Concluímos, portanto, que a guerra não pertence ao domínio das artes nem ao das ciências. Ela é mais precisamente parte da existência social do homem. A guerra é um conflito de grandes interesses, que é resolvido através do derramamento de sangue - que é a única maneira pela qual ela difere de outros conflitos. Em vez de compará-la a uma arte, deveríamos compará-la com maior precisão ao comércio, que também é um conflito de interesses e de atividades humanas e que está ainda mais próximo da política que, por sua vez, pode ser considerada uma espécie de comércio em maior escala. A política é, além do mais, o útero em que se desenvolve a guerra - onde os seus contornos já existem na sua forma rudimentar, como as características de criaturas vivas em seus embriões.

A diferença essencial é que a guerra não é o uso da vontade orientada para um objeto inanimado, como no caso das artes mecânicas, ou para um corpo que seja animado, mas passivo e submisso, como é o caso da mente e das emoções humanas nas belas artes. Na guerra, a vontade é orientada para um corpo animado que reage. Deve ser óbvio que a codificação intelectual utilizada nas artes e nas ciências é inadequada a uma atividade destas. Ao mesmo tempo, é evidente que a luta contínua em busca de leis semelhantes às adequadas aos domínios da matéria inanimada estava fadada a levar a um erro após o outro. Apesar disto, eram exatamente as artes mecânicas que se esperava que a arte da guerra imitasse. Era impossível imitar as belas artes, uma vez que eles mesmas ainda não possuem suficientes leis e regras próprias. Até o momento, todas as tentativas de formular qualquer uma têm sido consideradas excessivamente limitadas e parciais, e têm sido constantemente solapadas e abolidas pelas correntes de opinião, pela emoção e pelos costumes.

(…) Parte do propósito deste livro é verificar se um conflito de forças vivas, como o que se desenvolve e é decidido na guerra, continua sujeito a leis gerais, e se estas leis podem proporcionar um guia útil para a ação. Uma coisa é evidente: esta questão, como qualquer outra que não ultrapasse a capacidade intelectual do homem, pode ser esclarecida através de uma mente investigadora, e a sua estrutura interna pode ser revelada até um certo ponto.
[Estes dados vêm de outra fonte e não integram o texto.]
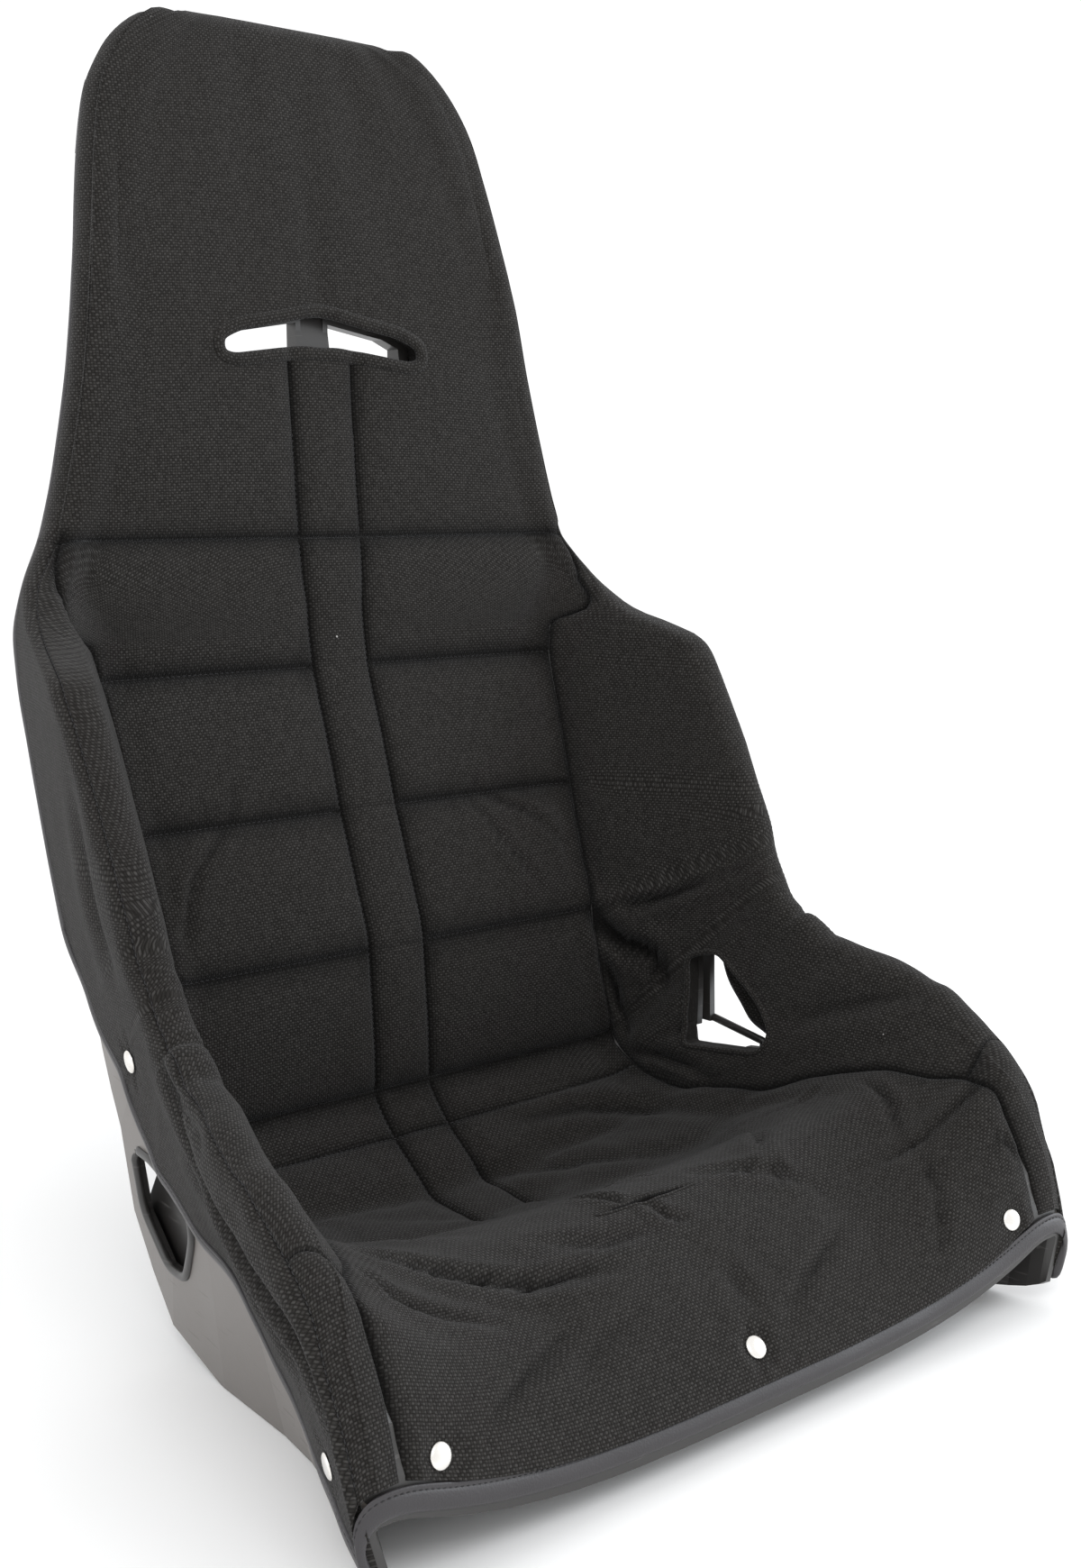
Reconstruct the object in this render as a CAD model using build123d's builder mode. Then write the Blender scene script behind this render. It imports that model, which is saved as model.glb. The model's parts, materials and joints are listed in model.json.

Somente isto é suficiente para transformar em realidade o conceito da teoria.

 Quando um ataque de surpresa deixar um exército incapaz de empregar a sua força de uma maneira ordenada e racional, então o efeito da surpresa não poderá ser posto em dúvida. Quando a teoria houver determinado que um ataque envolvente leva a um êxito maior, embora menos certo, teremos que perguntar se o General que utilizou este envolvimento estava primordialmente interessado na magnitude do êxito. Se estivesse, escolheu a maneira correta de agir. Mas se ele o utilizou para tornar o êxito mais certo, baseando a sua ação, não tanto nas circunstâncias do momento, mas na natureza genérica dos ataques envolventes, como já ocorreu inúmeras vezes, então ele interpretou mal a natureza do meio que escolheu e cometeu um erro.

 A tarefa da análise e da prova crítica não é muito difícil em casos deste tipo. Fatalmente será fácil, se nos restringirmos aos propósitos e aos efeitos mais imediatos. Isto pode ser feito de uma maneira bastante arbitrária, se isolarmos a questão do seu cenário e a estudarmos somente sob essas condições.

 Mas na guerra, como na vida de uma maneira geral, todas as partes de um todo estão interligadas e, assim, os efeitos produzidos, por menores que sejam as suas causas, devem influenciar todas as operações militares subsequentes e modificar de algum modo o resultado final, por menor que seja esta modificação. Da mesma maneira, todo meio deve influenciar até mesmo o propósito final.

 Podemos continuar investigando os efeitos produzidos por uma causa até onde isto parecer valer a pena. Da mesma maneira, um meio não deve ser avaliado simplesmente em relação ao seu fim imediato: aquele fim deve ser avaliado como um meio para atingir o próximo e mais elevado e podemos, assim, seguir uma cadeia de propósitos sequenciais até chegarmos a um que não exija qualquer justificação, porque a sua necessidade é evidente por si mesma. Em muitos casos, principalmente naqueles que envolvem ações de vulto e decisivas, a análise deve ser estendida até o propósito final, que é obter a paz.